Opinião - Demétrio Magnoli: Os juízes de Caracas

há 4 meses 13

Há uma certa graça –uma graça bufa e trágica– no que acontece na Venezuela. O Tribunal Superior "certificou" os resultados eleitorais proclamados pelo Conselho Nacional Eleitoral (CNE), proibiu a divulgação das atas e acusou o candidato oposicionista Edmundo González Urrutia de desobediência judicial, pelo "crime" de divulgá-las. Em suma, o ditador Nicolás Maduro, proprietário dos juízes de Caracas, decidiu governar por meio da máxima repressão e, de quebra, humilhou Lula e a "ativa e altiva" diplomacia brasileira.

São muitas graças. Segundo a lei venezuelana, só o CNE tem a prerrogativa de fornecer resultados eleitorais –mas os juízes de Caracas sequestraram para si mesmos tal atribuição. A lei venezuelana declara públicas as atas eleitorais –mas os juízes supremos as decretaram secretas. Mais: ao "certificar" os resultados do CNE, o tribunal está implicitamente dizendo que as atas divulgadas por González seriam papéis sem valor –mas, mesmo assim, acusou-o de publicar documentos eleitorais "secretos".

Lula inspirou Maduro a recorrer ao seu plantel de juízes de estimação. Logo depois da eleição, o presidente brasileiro explicou que "nada de anormal" ocorria na Venezuela e sugeriu às partes a intervenção do tribunal superior. De lá para cá, o regime chavista teve tempo para falsificar as atas de modo a confirmar as mentiras anunciadas pelo CNE. Era, contudo, missão impossível: não é viável fraudar uma derrota devastadora, cerca de 66% contra 30%, ainda mais diante da exposição das atas verdadeiras ao escrutínio mundial.

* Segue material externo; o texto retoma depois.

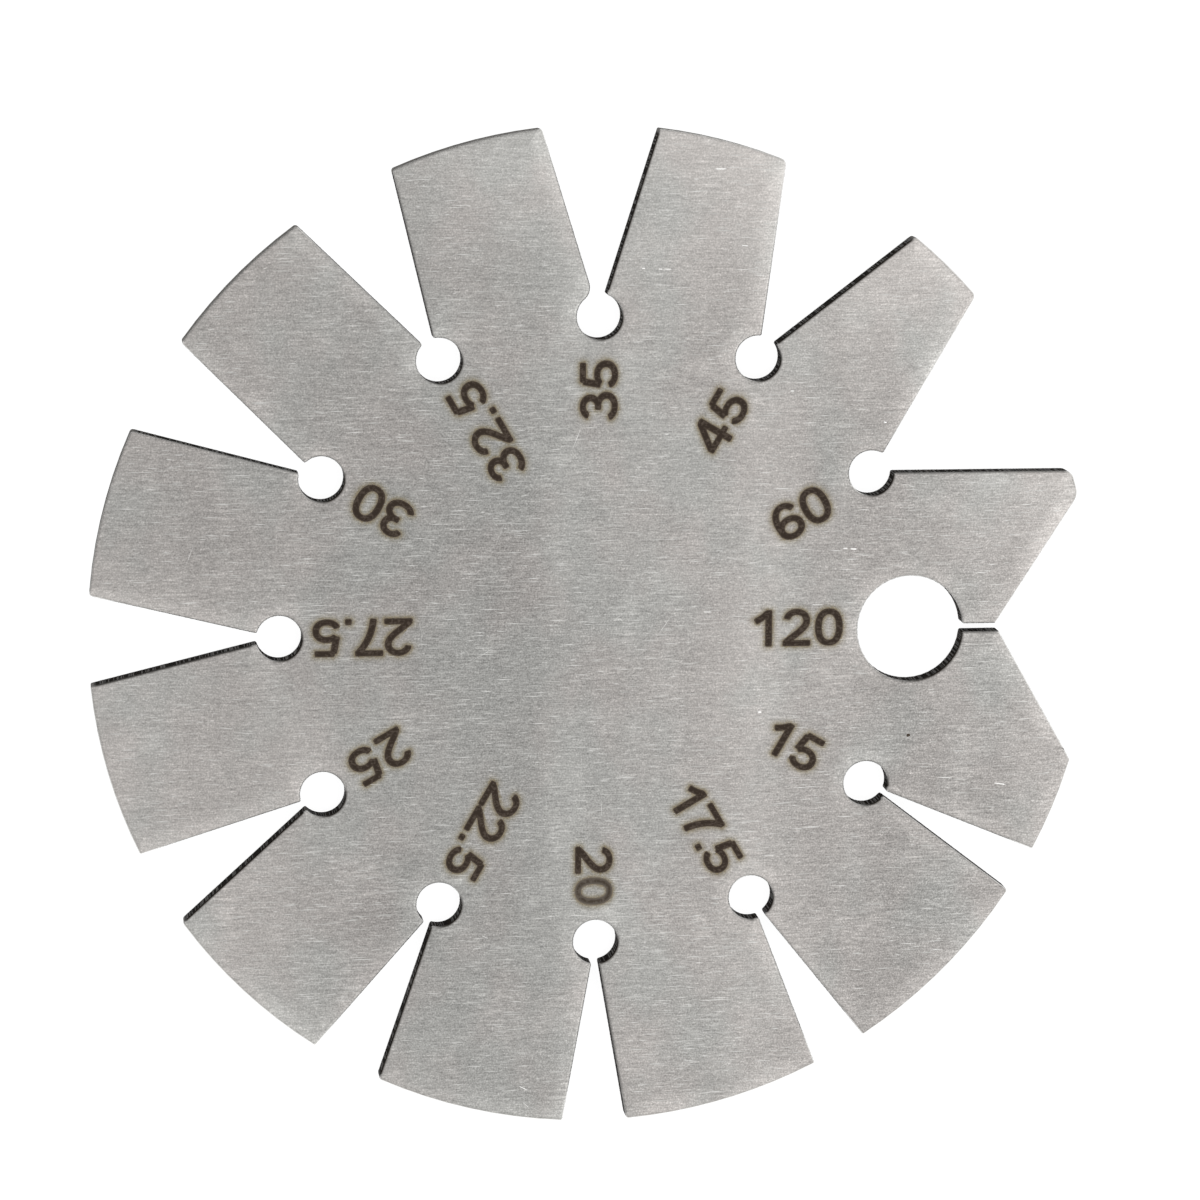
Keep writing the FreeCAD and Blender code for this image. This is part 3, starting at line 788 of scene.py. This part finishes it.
def make_scratch_tree(sizes, material):
    """Thin low slivers scattered over a flat face, clear of its outline."""
    tree, given, result = new_geometry_tree("scattered_scratches", sizes)
    points = clumped_points(tree, given)
    seed = given["Seed"]
    length = random_number(tree, given["Shortest"], given["Longest"], seed, 1)
    width = random_number(tree, given["Narrowest"], given["Widest"], seed, 2)
    swing = random_number(tree, calc(tree, "MULTIPLY", given["Swing"], -1.0), given["Swing"], seed, 3)
    turn = calc(tree, "ADD", given["Direction"], swing)
    sliver = put(tree, "GeometryNodeMeshCone", {"Vertices": 4, "Radius Top": 0.0, "Radius Bottom": 0.5,
                                                "Depth": 1.0}).outputs["Mesh"]
    slivers = put(tree, "GeometryNodeInstanceOnPoints",
                  {"Points": points, "Instance": sliver, "Rotation": joined(tree, z=turn),
                   "Scale": joined(tree, length, width, given["Height"])}).outputs[0]
    shade = random_number(tree, given["Dullest"], given["Brightest"], seed, 4)
    finish_tree(tree, result, slivers, shade, material)
    return tree


def make_striation_tree(sizes, material):
    """Fine upright ridges on cut walls, as the laser beam leaves them."""
    tree, given, result = new_geometry_tree("cut_striations", sizes)
    spread = put(tree, "GeometryNodeDistributePointsOnFaces",
                 {"Mesh": given["Mesh"], "Density": given["Density"], "Seed": given["Seed"]}).outputs
    here = axes_of(tree, put(tree, "GeometryNodeInputPosition").outputs[0])
    halfway = joined(tree, here["X"], here["Y"], given["Middle"])
    points = put(tree, "GeometryNodeSetPosition",
                 {"Geometry": spread["Points"], "Position": halfway}).outputs[0]
    turn = put(tree, "FunctionNodeAlignRotationToVector", {"Vector": spread["Normal"]}, axis="X",
               pivot_axis="Z").outputs[0]
    width = random_number(tree, given["Narrowest"], given["Widest"], given["Seed"], 1)
    scale = joined(tree, given["Thickness"], width, given["Height"])
    ridge = put(tree, "GeometryNodeMeshCylinder",
                {"Vertices": 6, "Radius": 0.5, "Depth": 1.0}).outputs["Mesh"]
    ridges = put(tree, "GeometryNodeInstanceOnPoints",
                 {"Points": points, "Instance": ridge, "Scale": scale, "Rotation": turn}).outputs[0]
    shade = random_number(tree, 0.0, 1.0, given["Seed"], 2)
    finish_tree(tree, result, ridges, shade, material)
    return tree


def grow(name, base, tree, sizes):
    """Run a geometry node tree on a mesh and keep the result as a plain piece."""
    seed_object = add(name + "_base", base)
    modifier = seed_object.modifiers.new(name, "NODES")
    modifier.node_group = tree
    for item in tree.interface.items_tree:
        if item.in_out == "INPUT" and item.name in sizes:
            modifier[item.identifier] = sizes[item.name]
    evaluated = seed_object.evaluated_get(bpy.context.evaluated_depsgraph_get())
    mesh = bpy.data.meshes.new_from_object(evaluated)
    mesh.name = name
    seed_object.modifiers.clear()
    bpy.data.objects.remove(seed_object)
    return add(name, mesh)


# The plate and what is cut or scattered on it

# Points closer together than this are one point of the plate.
MERGE_REACH_MM = 0.0005
# Where the tip below the widest notch lies round the plate, and how far round it moves.
TIP_SPAN_DEG = (-17.02, -16.0)
TIP_SHIFT_DEG = 1.0
# How far up a triangle's normal points on the marked face at least, and on a cut wall at most.
FACE_NORMAL = 0.99
WALL_NORMAL = 0.1


def make_plate(material):
    """The plate, with the tip below the widest notch a little further round the rim than the solid's."""
    copy = bmesh.new()
    copy.from_mesh(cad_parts["gauge_plate"].data)
    bmesh.ops.remove_doubles(copy, verts=copy.verts, dist=MERGE_REACH_MM * MM)
    turn = Matrix.Rotation(radians(TIP_SHIFT_DEG), 3, "Z")
    for vertex in copy.verts:
        bearing = degrees(atan2(vertex.co.y, vertex.co.x))
        if TIP_SPAN_DEG[0] < bearing < TIP_SPAN_DEG[1] and vertex.co.length > NOTCH_CIRCLE_RADIUS * MM:
            vertex.co = turn @ vertex.co
    copy.normal_update()
    mesh = bpy.data.meshes.new("plate")
    copy.to_mesh(mesh)
    copy.free()
    mesh.shade_flat()
    plate = add("plate", mesh)
    finish_piece(plate, material)
    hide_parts("gauge_plate")
    return plate


def plate_part(plate, keep):
    """A copy of the plate's mesh with only the triangles whose normal and middle pass a test."""
    copy = bmesh.new()
    copy.from_mesh(plate.data)
    gone = [face for face in copy.faces if not keep(face.normal, face.calc_center_median())]
    bmesh.ops.delete(copy, geom=gone, context="FACES")
    mesh = bpy.data.meshes.new("plate_part")
    copy.to_mesh(mesh)
    copy.free()
    return mesh


BRUSH_MARKS = {"Density": 5.0e6, "Seed": 11, "Clearance": 0.5 * MM, "Clump Width": 2.2 * MM,
               "Clump Length": 5.0 * MM, "Shortest": 0.2 * MM, "Longest": 1.3 * MM, "Narrowest": 0.020 * MM,
               "Widest": 0.050 * MM, "Height": 0.003 * MM, "Direction": 0.0, "Swing": 0.02,
               "Dullest": 0.10, "Brightest": 0.50}
HANDLING_SCRATCHES = {"Density": 0.03e6, "Seed": 5, "Clearance": 2.2 * MM, "Clump Width": 9.0 * MM,
                      "Clump Length": 9.0 * MM, "Shortest": 0.6 * MM, "Longest": 2.6 * MM,
                      "Narrowest": 0.012 * MM, "Widest": 0.028 * MM, "Height": 0.003 * MM,
                      "Direction": 0.9, "Swing": 0.8, "Dullest": 0.2, "Brightest": 0.8}
CUT_STRIATIONS = {"Density": 7.0e6, "Seed": 3, "Middle": (UNDERSIDE + TOP) / 2 * MM, "Height": 1.08 * MM,
                  "Thickness": 0.022 * MM, "Narrowest": 0.03 * MM, "Widest": 0.09 * MM}

# The few marks that stand out: middle, length, width, direction in degrees, and how bright from 0 to 1.
NICKS_MM = (
    (7.07, 27.46, 0.78, 0.075, 0, 1.0), (2.56, 21.66, 0.22, 0.075, 0, 0.9),
    (3.56, 21.62, 0.24, 0.070, 0, 0.9), (4.01, 21.61, 0.50, 0.060, -2, 0.8),
    (5.63, 26.87, 0.35, 0.060, 0, 0.6), (8.55, 22.97, 0.50, 0.070, -7, 0.7),
    (4.03, 11.88, 0.26, 0.060, -1, 0.7), (11.49, 14.37, 0.26, 0.080, -1, 0.7),
    (17.1, 12.45, 0.20, 0.080, -12, 1.0), (16.0, 17.43, 0.30, 0.050, -26, 0.5),
    (14.84, 4.91, 0.32, 0.065, -1, 0.8), (15.33, 4.87, 0.44, 0.080, -2, 1.0),
    (13.21, 1.52, 0.85, 0.050, -1, 0.5), (6.58, 1.19, 0.60, 0.060, -1, 0.7),
    (9.8, -4.94, 0.28, 0.085, -1, 1.0), (21.22, -9.19, 1.00, 0.050, -5, 0.6),
    (24.58, -9.64, 0.80, 0.060, -8, 0.9), (3.14, 3.63, 1.20, 0.040, -2, 0.4),
    (-4.32, -27.85, 0.70, 0.050, -28, 0.8), (-4.16, -28.9, 0.60, 0.040, -44, 0.5),
    (-6.65, -18.4, 0.45, 0.040, -27, 0.5),
)
# The one dark speck, given in the same way.
SPECK_MM = (18.88, -6.53, 0.26, 0.20, 20, 0.0)
# The foot of a nick, in shares of its length and width. It lies in the steel, and what stands out is smaller.
NICK_OUTLINE = ((-0.68, 0.0), (-0.42, -0.68), (0.42, -0.68), (0.68, 0.0), (0.42, 0.68), (-0.42, 0.68))


def make_nicks(name, table, material):
    """Low slivers on the marked face, each with its foot a little way in it."""
    points, faces, shades = [], [], []
    for x, y, length, width, direction_deg, shade in table:
        turn = Matrix.Rotation(radians(direction_deg), 2)
        first = len(points)
        for along, aside in NICK_OUTLINE:
            corner = Vector((x, y)) + turn @ Vector((along * length, aside * width))
            points.append((corner.x * MM, corner.y * MM, (TOP - TINT_HEIGHT_MM) * MM))
        peak = first + len(NICK_OUTLINE)
        points.append((x * MM, y * MM, (TOP + MARK_HEIGHT_MM) * MM))
        faces += [(at, at + 1, peak) for at in range(first, peak - 1)]
        faces += [(peak - 1, first, peak), tuple(range(peak - 1, first - 1, -1))]
        shades += [shade] * (len(NICK_OUTLINE) + 1)
    mesh = bpy.data.meshes.new(name)
    mesh.from_pydata(points, [], faces)
    mesh.attributes.new("shade", "FLOAT", "POINT").data.foreach_set("value", shades)
    finish_piece(add(name, mesh), material)


# Floor, surroundings, lamps and camera

FLOOR_SIZE = 3.0
FLOOR_GAP_MM = 0.03
FLOOR_COLOUR = (0.24, 0.24, 0.24, 1.0)
FLOOR_GLOW = 0.90
SKY_OVERHEAD = 0.92
# The tent is open towards the camera's side, so low down it is dark there and bright opposite.
DARK_SIDE = 0.03
BRIGHT_SIDE = 1.10
# Square soft lamps: name, place and size in millimetres, and watts.
LAMPS = (("softbox_right", (260, -160, 420), 320, 0.30), ("softbox_left", (-300, 120, 380), 300, 0.10))


def seen_directly(tree):
    """One for what the camera sees straight, in a mirror or through glass."""
    path = put(tree, "ShaderNodeLightPath").outputs
    mirrored = calc(tree, "MAXIMUM", path["Is Glossy Ray"], path["Is Transmission Ray"])
    return calc(tree, "MAXIMUM", path["Is Camera Ray"], mirrored)


def make_floor():
    """A plain white floor that keeps a faint shadow."""
    half = FLOOR_SIZE / 2
    level = (UNDERSIDE - FLOOR_GAP_MM) * MM
    mesh = bpy.data.meshes.new("floor")
    mesh.from_pydata([(-half, -half, level), (half, -half, level), (half, half, level), (-half, half, level)],
                     [], [(0, 1, 2, 3)])
    floor = add("floor", mesh)
    material = bpy.data.materials.new("white_floor")
    material.use_nodes = True
    tree = material.node_tree
    tree.nodes.clear()
    paint = put(tree, "ShaderNodeBsdfDiffuse", {"Color": FLOOR_COLOUR}).outputs[0]
    glow = calc(tree, "MULTIPLY", seen_directly(tree), FLOOR_GLOW)
    glow = put(tree, "ShaderNodeEmission", {"Strength": glow}).outputs[0]
    both = put(tree, "ShaderNodeAddShader", {0: paint, 1: glow}).outputs[0]
    put(tree, "ShaderNodeOutputMaterial", {"Surface": both})
    mesh.materials.append(material)


def make_surroundings():
    """Surroundings like a light tent, open on one side, and white where the camera sees them."""
    world = bpy.data.worlds.new("studio")
    bpy.context.scene.world = world
    world.use_nodes = True
    tree = world.node_tree
    tree.nodes.clear()
    axes = axes_of(tree, put(tree, "ShaderNodeTexCoord").outputs["Generated"])
    rise = step(tree, axes["Z"], 0.0, 0.75)
    away = step(tree, calc(tree, "SUBTRACT", axes["X"], axes["Y"]), -1.0, 1.0)
    low = calc(tree, "MULTIPLY_ADD", away, BRIGHT_SIDE - DARK_SIDE, DARK_SIDE)
    strength = calc(tree, "ADD", calc(tree, "MULTIPLY", rise, SKY_OVERHEAD),
                    calc(tree, "MULTIPLY", calc(tree, "SUBTRACT", 1.0, rise), low))
    strength = calc(tree, "MAXIMUM", put(tree, "ShaderNodeLightPath").outputs["Is Camera Ray"], strength)
    sky = put(tree, "ShaderNodeBackground", {"Color": (1.0, 1.0, 1.0, 1.0), "Strength": strength}).outputs[0]
    put(tree, "ShaderNodeOutputWorld", {"Surface": sky})


def make_lamp(name, place_mm, size_mm, watts):
    """One lamp, aimed at the plate."""
    data = bpy.data.lights.new(name, "AREA")
    data.size = size_mm * MM
    data.energy = watts
    lamp = add(name, data)
    lamp.location = Vector(place_mm) * MM
    lamp.rotation_euler = (-lamp.location).to_track_quat("-Z", "Y").to_euler()


# The camera stands above the upper left of the plate and looks steeply down on it.
CAMERA_EYE_MM = (-30.24, 45.13, 241.33)
CAMERA_AIM_MM = (0.136, 2.008, 1.2)
CAMERA_ROLL_DEG = 0.408
LENS_MM = 124.56
SENSOR_MM = 36.0
NEAREST_SEEN_MM = 10.0


def make_camera():
    """The camera, level with the X axis apart from a small roll."""
    data = bpy.data.cameras.new("camera")
    data.sensor_width = SENSOR_MM
    data.lens = LENS_MM
    data.clip_start = NEAREST_SEEN_MM * MM
    camera = add("camera", data)
    eye = Vector(CAMERA_EYE_MM) * MM
    back = (eye - Vector(CAMERA_AIM_MM) * MM).normalized()
    right = Vector((0, 1, 0)).cross(back).normalized()
    turn = Matrix((right, back.cross(right), back)).transposed().to_4x4()
    camera.matrix_world = Matrix.Translation(eye) @ turn @ Matrix.Rotation(radians(CAMERA_ROLL_DEG), 4, "Z")
    bpy.context.scene.camera = camera


bpy.context.scene.view_settings.view_transform = "Standard"
brushed_grain = make_brushed_grain()
outline_distance = make_outline_distance()
brushed_stainless = make_brushed_stainless(brushed_grain, outline_distance)
annealed_mark = make_mark(brushed_grain)
heat_tint = make_tint(brushed_grain)
bright_scratch = make_scratch()

steel_plate = make_plate(brushed_stainless)
for mark_station, (mark_text, mark_baseline, mark_lefts) in enumerate(MARKS):
    make_number(mark_text, mark_station, mark_baseline, mark_lefts, annealed_mark, heat_tint)

scratch_tree = make_scratch_tree(BRUSH_MARKS, bright_scratch)
marked_face = plate_part(steel_plate, lambda normal, middle: normal.z > FACE_NORMAL)
finish_piece(grow("brush_marks", marked_face.copy(), scratch_tree, BRUSH_MARKS), None)
finish_piece(grow("handling_scratches", marked_face, scratch_tree, HANDLING_SCRATCHES), None)
make_nicks("nicks", NICKS_MM, bright_scratch)
make_nicks("dark_speck", (SPECK_MM,), annealed_mark)
cut_walls = plate_part(steel_plate, lambda normal, middle: (
    abs(normal.z) < WALL_NORMAL and hypot(middle.x, middle.y) < RIM_WALL_FROM_MM * MM))
striation_tree = make_striation_tree(CUT_STRIATIONS, make_oxide_ridge())
finish_piece(grow("cut_striations", cut_walls, striation_tree, CUT_STRIATIONS), None)

make_floor()
make_surroundings()
for lamp_name, lamp_place, lamp_size, lamp_watts in LAMPS:
    make_lamp(lamp_name, lamp_place, lamp_size, lamp_watts)
make_camera()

Ditaduras só desabam quando, além do repúdio popular, experimentam fraturas internas. Inexistem sinais de cisões nos altos escalões do regime de Maduro, mas sobram evidência de extensas fissuras na sua base social. A oposição obteve 80% das atas eleitorais das mãos de militares de baixa patente, policiais e militantes chavistas espalhados por centros de votação de todo o país que desobedeceram ordens de cima destinadas a ocultar tais documentos. A madrugada da eleição foi palco de uma insurreição silenciosa no interior do aparato da ditadura.

As atas publicadas pela oposição foram analisadas por inúmeros especialistas, inclusive do Carter Center, a única ONG independente autorizada a acompanhar as eleições, que constataram sua confiabilidade. Diante disso, a maioria dos países latino-americanos denunciou a fraude ou reconheceram o triunfo oposicionista. A pressão diplomática tinha o potencial de expandir para a cúpula chavista as fissuras que se espalham na base do regime –mas Lula, Amorim e o Itamaraty saíram celeremente na defesa de Maduro. Sob o álibi de manter pontes de negociação, o Brasil articulou com a Colômbia e o México um bloco negacionista que se recusou a condenar a fraude eleitoral.

Lula não pode, simplesmente, repetir a nota ignóbil da direção nacional do PT, que opera como caixa de ressonância do regime cubano. A pantomima oficial brasileira só funcionaria com algum tipo de "negociação" –e, numa tentativa desesperada de obtê-la, surgiu a ideia luminosa de uma nova eleição (um "segundo turno", na curiosa expressão cunhada pelos gênios do Itamaraty).

Sempre há uma primeira vez. Em nome da aliança com Putin, a diplomacia lulista rompeu um paradigma ao admitir a violação da soberania territorial da nação ucraniana e, em nome da aliança com Maduro, rompeu um outro, igualmente sagrado, pela ousada proposta de cancelamento da soberania eleitoral da nação venezuelana.

Maduro espremeu o limão e jogou fora o bagaço. No intervalo de trégua diplomática proporcionada pelo Itamaraty, costurou um consenso de sobrevivência na cúpula do seu regime. Os juízes de Caracas anunciaram o fim do jogo eleitoral. Lá, é hora de uma "nova revolução", ou seja, da repressão pura e dura. Aqui, a diplomacia "ativa e altiva" está de cócoras.